Durante años, las marcas apostaron por influencers masivos como la vía rápida para generar ventas: millones de seguidores, fotos editadas, una vida de lujo que parecía inalcanzable. Pero algo pasó: la gente dejó de creer. El público, especialmente Millennials y Gen Z, empezó a detectar patrones repetidos, posts patrocinados disfrazados y un guion que sonaba más a publicidad que a vida real.
La consecuencia: baja de confianza y fatiga digital. Hoy, 7 de cada 10 usuarios en México dicen confiar más en la reseña de un amigo o de un micro-creador local que en la recomendación de un influencer famoso.
Aquí entra el otro tema del que casi nadie habla: el impacto psicológico de vivir para likes.

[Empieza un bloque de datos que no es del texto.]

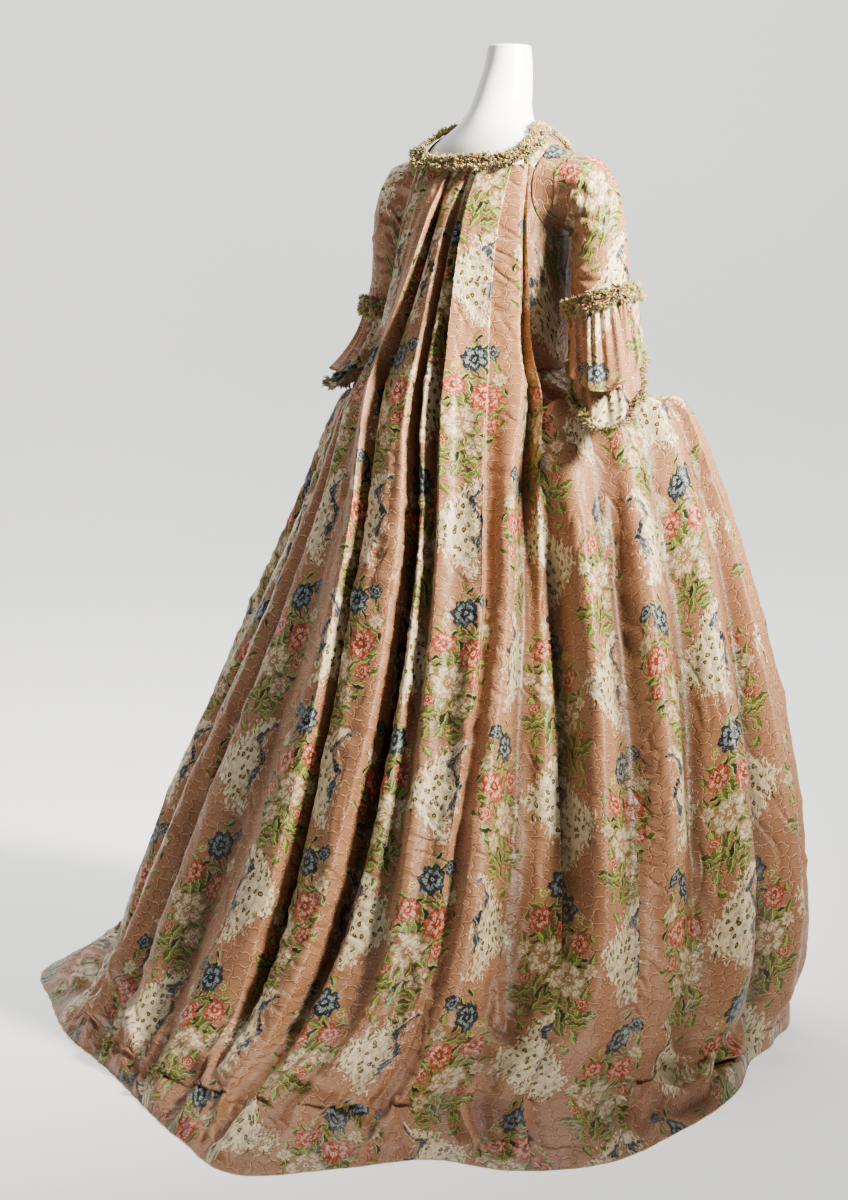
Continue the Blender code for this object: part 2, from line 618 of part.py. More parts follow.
def sleeve(side_name, side):
    """Sleeve from the armhole, lying just outside the bodice there, to the elbow."""
    turn = np.linspace(0, 2 * math.pi, 21)[:-1][None, :]
    along = np.array([0.0, 0.2, 0.4, 0.6, 0.8, 1.0])[:, None]
    along, turn = np.broadcast_arrays(along, turn)
    tube = sleeve_ring(side_name, along, turn)[0]
    middle, height, half_angle, half_height = ARMHOLE
    angle = np.radians(middle + half_angle * np.cos(turn[0]))
    level = height + half_height * np.sin(turn[0])
    head = body_point(level, angle, BODICE_OFF + WALL + LAYER_GAP)
    grid = np.concatenate([head[None], tube])
    grid = grid if side > 0 else mirrored(grid)[:, ::-1]
    wall(f"sleeve_{side_name}", grid, SILK, closed=True)


def flounce_grid(side_name, turn, rows, sizes):
    """Outer points of a flounce: rows from the cuff down, longest behind the elbow."""
    length_long, length_short, start, flare, wave = sizes
    share = np.linspace(0, 1, rows)[:, None]
    share, turn = np.broadcast_arrays(share, turn[None, :])
    behind = (1 - np.cos(turn + FLOUNCE_LONGEST)) / 2
    length = length_short + (length_long - length_short) * behind ** FLOUNCE_TAPER
    fullness = length / length_long
    ripple = wave * share * fullness * np.sin(FLOUNCE_WAVES * turn)
    ring, down, direction = sleeve_ring(side_name, np.ones(turn.shape), turn, start + ripple)
    drift = np.array(FLOUNCE_DRIFT[side_name]) * (share * fullness)[..., None]
    hang = down * (1 - PLUMB) + np.array([0.0, 0.0, -PLUMB]) + drift
    hang = hang / np.linalg.norm(hang, axis=-1, keepdims=True)
    lean = flare * share * fullness
    return ring + hang * (length * share)[..., None] + direction * lean[..., None]


FLOUNCES = {
    # side    name     long   short  start   flare   wave
    "left": (("upper", 0.110, 0.040, 0.0036, 0.014, 0.0060),
             ("lower", 0.136, 0.050, 0.0018, 0.009, 0.0050)),
    "right": (("upper", 0.150, 0.045, 0.0036, 0.014, 0.0060),
              ("lower", 0.214, 0.055, 0.0018, 0.009, 0.0050)),
}
FLOUNCE_LONGEST = math.radians(34)   # how far outside the back of the arm the tail hangs
FLOUNCE_TAPER = 1.8
PLUMB = 0.75                         # share of the hang that is straight down
FLOUNCE_DRIFT = {"left": (0.23, 0.38, 0.0), "right": (0.27, 0.44, 0.0)}   # out and back


def flounces(side_name, side):
    """Two flounces, the upper over the lower, and the fringe on the lower one's hem."""
    count = FLOUNCE_WAVES * 4
    turn = np.arange(count) * 2 * math.pi / count
    for name, *sizes in FLOUNCES[side_name]:
        grid = flounce_grid(side_name, turn, 3, sizes)
        if name == "lower":
            edge = fringe_edge(grid, side)
        grid = grid if side > 0 else mirrored(grid)[:, ::-1]
        wall(f"flounce_{name}_{side_name}", grid, SILK, closed=True)
    fringe(f"flounce_fringe_{side_name}", *edge, closed=True)


def fringe_edge(grid, side):
    """Line of a hem, the direction across the cloth there and the cloth's normal."""
    line = grid[-1]
    out = line - grid[-2]
    out = out / np.linalg.norm(out, axis=1, keepdims=True)
    wrapped = np.concatenate([grid[:, -1:], grid, grid[:, :1]], axis=1)
    normal = normals_of(wrapped)[-1, 1:-1]
    line = line - normal * WALL / 2
    if side < 0:
        line, out, normal = (mirrored(each)[::-1] for each in (line, out, normal))
    return line, out, normal


def fringe(name, line, out, normal, closed=False):
    """Backing strip along an edge, parted from it, with a lock on every other span."""
    count = len(line)
    near = line + out * FRINGE_PARTED
    far = near + out * FRINGE_BACKING
    half = FRINGE_THICK / 2
    corners = [near + normal * half, far + normal * half, far - normal * half,
               near - normal * half]
    points = [tuple(p) for p in np.concatenate(corners)]
    spans = count if closed else count - 1
    faces = []

    def corner(which, k):
        return which * count + k % count

    for k in range(spans):
        for which in range(4):
            a, b = which, (which + 1) % 4
            quad = [corner(a, k), corner(b, k), corner(b, k + 1), corner(a, k + 1)]
            if which == 1 and k % 2 == 0:
                middle = np.mean([points[i] for i in quad], axis=0)
                lean = out[k] + (LOCK_LEAN + LOCK_SPREAD * math.sin(2.4 * k)) * normal[k]
                tip = middle + lean / np.linalg.norm(lean) * FRINGE_LOCK
                points.append(tuple(tip))
                apex = len(points) - 1
                faces += [[quad[n], quad[(n + 1) % 4], apex] for n in range(4)]
            else:
                faces.append(quad)
    if not closed:
        faces.append([corner(which, 0) for which in (3, 2, 1, 0)])
        faces.append([corner(which, count - 1) for which in range(4)])
    points = np.array(points)
    add_object(name, points, turn_outward(faces, points), GOLD)


def cuff_trim(side_name, side):
    """Ruched band round the foot of the sleeve, with fringe along its lower edge."""
    count = CUFF_WAVES * 3
    turn = np.arange(count) * 2 * math.pi / count
    share = np.linspace(0, 1, 3)[:, None]
    share, turn = np.broadcast_arrays(share, turn[None, :])
    ripple = 0.0011 * np.sin(CUFF_WAVES * turn) + 0.0016 * np.sin(math.pi * share)
    along = np.ones(turn.shape)
    ring, down, _ = sleeve_ring(side_name, along, turn, CUFF_STAND + ripple)
    grid = ring + down * ((share - CUFF_ABOVE) * CUFF_WIDTH)[..., None]
    edge = fringe_edge(grid, side)
    grid = grid if side > 0 else mirrored(grid)[:, ::-1]
    wall(f"cuff_trim_{side_name}", grid, SILK, closed=True)
    fringe(f"cuff_fringe_{side_name}", *edge, closed=True)


# ---------------------------------------------------------------- neck trim
SACK_SLOPE = 0.50         # how far the pleats stand further out for each metre down


def neck_path(count):
    """Centre line of the neck trim and its up and out directions, left front to right front."""
    rows = np.array(NECKLINE, float)
    both = np.concatenate([rows[:0:-1] * [1, 1], rows * [-1, 1]])
    knots = np.arange(len(both), dtype=float)
    at = np.linspace(0, knots[-1], 400)
    angle, height = smooth(knots, both[:, 0], at), smooth(knots, both[:, 1], at)
    over_sack = np.clip((56 - np.abs(angle)) / 10, 0, 1)
    over_sack = over_sack * over_sack * (3 - 2 * over_sack)
    off = BODICE_OFF + NECK_STAND + over_sack * NECK_OVER_PLEATS
    line = body_point(height, np.radians(angle), off)
    away = line - body_point(height, np.radians(angle))
    away = away / np.linalg.norm(away, axis=1, keepdims=True)
    run = np.concatenate([[0], np.cumsum(np.linalg.norm(np.diff(line, axis=0), axis=1))])
    even = np.linspace(0, run[-1], count)
    over_sack = np.interp(even, run, over_sack)
    line, away = (np.stack([np.interp(even, run, part[:, k]) for k in range(3)], axis=1)
                  for part in (line, away))
    ahead = np.gradient(line, axis=0)
    ahead = ahead / np.linalg.norm(ahead, axis=1, keepdims=True)
    up = np.cross(ahead, away)
    up = up / np.linalg.norm(up, axis=1, keepdims=True)
    up = up + away * SACK_SLOPE * over_sack[:, None]
    return line, up, away


def neck_trim():
    """Ruched band round the neck and down the front edges, fringed on both edges."""
    count = NECK_WAVES * 3 + 1
    line, up, away = neck_path(count)
    wave = np.sin(np.arange(count) * 2 * math.pi / 3)
    rows = []
    for across, puff in ((-0.5, 0.0), (0.0, 0.0016), (0.5, 0.0)):
        lift = puff + 0.0009 * wave
        rows.append(line + up * across * NECK_TRIM_WIDTH + away * lift[:, None])
    grid = np.stack(rows)
    wall("neck_trim", grid, SILK)
    middle = away * WALL / 2
    for name, row, way in (("neck_fringe_inner", 0, -1.0), ("neck_fringe_outer", 2, 1.0)):
        fringe(name, grid[row] - middle, way * up, away)


# ---------------------------------------------------------------- petticoat and form
PETTICOAT = (
    # height half  centre  back   front
    (0.980, 0.126, 0.000, 0.088, 0.101),
    (0.968, 0.195, -0.030, 0.150, 0.110),
    (0.935, 0.268, -0.050, 0.200, 0.118),
    (0.840, 0.325, -0.055, 0.235, 0.150),
    (0.640, 0.395, -0.045, 0.290, 0.215),
    (0.420, 0.440, -0.025, 0.330, 0.255),
    (0.200, 0.458, -0.010, 0.370, 0.295),
    (0.005, 0.460, 0.000, 0.400, 0.335),
)
PETTICOAT_FOLDS = 12
WAISTBAND_GAP = 0.0001    # its first ring lies this far off the form's rounded surface


def petticoat():
    """Plain skirt under the gown, a tube from the waist to just above the floor."""
    rows = np.array(PETTICOAT)
    along = np.linspace(0, 1, len(rows))
    levels = np.array([0, 0.14, 0.30, 0.50, 0.75, 1.0])
    sizes = smooth(along, rows, levels)[:, None, :]
    angle = (np.arange(PETTICOAT_FOLDS * 3) * 2 * math.pi / (PETTICOAT_FOLDS * 3))[None, :]
    height, half, centre, back, front = (sizes[..., k] for k in range(5))
    swell = 1 + (0.010 + 0.014 * levels[:, None]) * np.cos(PETTICOAT_FOLDS * angle) * (
        levels[:, None] > 0)
    cosine = np.cos(angle)
    depth = np.where(cosine > 0, back, front)
    x = half * np.sin(angle) * swell
    y = centre + depth * cosine * swell
    grid = np.stack([x, y, np.broadcast_to(height, x.shape)], axis=-1)
    grid[0] = body_point(height[0], angle[0], WALL + WAISTBAND_GAP)
    wall("petticoat", grid[:, ::-1], TAN, closed=True)


def rings_solid(name, rings, finish):
    """Solid from closed rings of points, top to bottom, with both ends capped."""
    rows, columns = rings.shape[:2]
    points = rings.reshape(-1, 3)
    faces = []
    for row in range(rows - 1):
        for k in range(columns):
            n = (k + 1) % columns
            faces.append([row * columns + k, (row + 1) * columns + k,
                          (row + 1) * columns + n, row * columns + n])
    faces.append(list(range(columns)))
    faces.append([(rows - 1) * columns + k for k in reversed(range(columns))])
    return add_object(name, points, turn_outward(faces, points), finish)


def dress_form():
    """White torso with a neck, a pole and a flat round base."""
    angle = np.linspace(0, 2 * math.pi, 25)[:-1]
    heights = np.concatenate([np.array([FORM_TOP - 0.0005, 1.495, 1.46, 1.43, 1.41, 1.398, 1.388,
                                        1.377, 1.364, 1.348, 1.325]),
                              np.linspace(1.29, FORM_BOTTOM + 0.0005, 10)])
    rings = body_point(heights[:, None], angle[None, :])
    domed = rings[:1] * 1.0
    middle = domed.mean(axis=1, keepdims=True)
    cap = middle + (domed - middle) * 0.82
    cap[..., 2] = FORM_TOP + 0.003
    rings_solid("form_torso", np.concatenate([cap, rings]), WHITE)

    def disc(radius, height):
        return np.stack([radius * np.cos(angle), radius * np.sin(angle),
                         np.full(angle.shape, height)], axis=-1)

    pole = np.stack([disc(POLE_RADIUS, FORM_BOTTOM - SEAM),
                     disc(POLE_RADIUS, BASE_THICK + SEAM)])
    rings_solid("form_pole", pole, STEEL)
    bevel = 0.003
    base = np.stack([disc(BASE_RADIUS - bevel, BASE_THICK),
                     disc(BASE_RADIUS, BASE_THICK - bevel), disc(BASE_RADIUS, 0.0)])
    rings_solid("form_base", base, STEEL)


# ---------------------------------------------------------------- build
def clear_scene():
    for old in list(bpy.data.objects):
        bpy.data.objects.remove(old, do_unlink=True)


def main():
    clear_scene()
    dress_form()
    petticoat()
    stomacher()
    sack_back()
    hem_facing()
    for side_name, side in (("left", 1), ("right", -1)):
        side_width(f"skirt_{side_name}", side)
        bodice(f"bodice_{side_name}", side)
        strap(f"strap_{side_name}", side)
        sleeve(side_name, side)
        flounces(side_name, side)
        cuff_trim(side_name, side)
    neck_trim()


main()
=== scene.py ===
"""Looks of the robe a la francaise on its dress form.

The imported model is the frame.  Each cloth piece here is a thin sheet on its solid's own
form, worked out from the same tables at a finer step, with soft creases laid over it.  The
brocade is one node material drawn in each sheet's own flat coordinates, in metres: u across
the cloth and v down it.
"""
import functools
import json
import math

import bpy
import numpy as np
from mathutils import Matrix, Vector

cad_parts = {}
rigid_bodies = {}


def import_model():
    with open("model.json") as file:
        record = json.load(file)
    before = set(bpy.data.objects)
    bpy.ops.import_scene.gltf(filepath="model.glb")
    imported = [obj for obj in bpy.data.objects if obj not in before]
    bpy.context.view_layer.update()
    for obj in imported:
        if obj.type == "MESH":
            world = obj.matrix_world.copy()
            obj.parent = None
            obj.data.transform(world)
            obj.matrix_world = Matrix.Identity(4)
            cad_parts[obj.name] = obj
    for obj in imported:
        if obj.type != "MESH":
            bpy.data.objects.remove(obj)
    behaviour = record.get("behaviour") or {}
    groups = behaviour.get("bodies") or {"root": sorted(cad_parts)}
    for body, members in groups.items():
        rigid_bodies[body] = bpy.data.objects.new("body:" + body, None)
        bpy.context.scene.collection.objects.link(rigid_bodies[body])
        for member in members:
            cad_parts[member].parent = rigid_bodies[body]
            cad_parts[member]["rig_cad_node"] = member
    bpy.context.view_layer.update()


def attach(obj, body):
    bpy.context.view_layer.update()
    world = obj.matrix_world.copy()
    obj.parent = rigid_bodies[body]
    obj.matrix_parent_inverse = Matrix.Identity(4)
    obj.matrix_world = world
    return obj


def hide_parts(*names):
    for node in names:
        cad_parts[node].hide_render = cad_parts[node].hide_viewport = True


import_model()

# ---------------------------------------------------------------- sizes shared with the solids
FORM_TOP = 1.525
FORM_BOTTOM = 0.900
WAIST_HEIGHT = 1.020
SEAM = 0.0003
SEAM_TURN = SEAM / 2 / 0.40
WALL = 0.0012
BODICE_OFF = 0.0024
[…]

Muchos creadores han confesado sentirse atrapados en un círculo de validación constante: subir contenido todos los días, compararse con otros, mantener una vida que no siempre refleja su realidad. El resultado: ansiedad, burnout y una creatividad cada vez más forzada.
Y no solo los creadores sufren. También los consumidores. ¿Cuántas veces hemos comparado nuestro día normal con la “vida perfecta” de alguien en Instagram? Ese choque alimenta inseguridad, estrés y la sensación de no ser suficiente. En un país donde la conversación sobre salud mental todavía es un tabú, este desgaste emocional está creciendo silenciosamente.
Pero aquí viene lo interesante: lo que parece una crisis es, en realidad, una oportunidad. En esta era de des-influencia, las marcas tienen la posibilidad de reconectar con la gente desde lo auténtico.
Ya no se trata de cuántos seguidores tiene alguien, sino de qué tan real es lo que comparte. El micro-creador (esa persona que habla de cocina casera, de cómo organizar tu día, de finanzas personales desde su experiencia) se convierte en el nuevo líder de confianza. Porque no vende perfección, vende cercanía.
Un ejemplo concreto: mientras un influencer masivo puede mostrar un viaje patrocinado a Cancún, un micro-creador de Monterrey puede recomendar cómo ahorrar en vuelos y ganarse la confianza de miles de usuarios que lo sienten cercano y honesto.
Aquí entra la ciencia. Nuestro cerebro no recuerda datos, recuerda historias. Un creador que comparte una anécdota personal genera dopamina en su audiencia y construye una conexión emocional mucho más fuerte que una foto con 500 filtros.
Además, la autenticidad reduce la disonancia cognitiva: cuando lo que vemos coincide con lo que sentimos, el cerebro descansa, confía y actúa. Por eso los consumidores ya no quieren “el comercial disfrazado de selfie”. Quieren sentir que detrás de la pantalla hay una persona real.
Como especialista en marketing y neuromarketing, lo veo claro: el futuro no es de los más ruidosos, sino de los más genuinos. Las marcas que triunfarán en México y en el mundo, serán aquellas que entiendan que la salud mental y la autenticidad no son temas secundarios, son parte de la estrategia.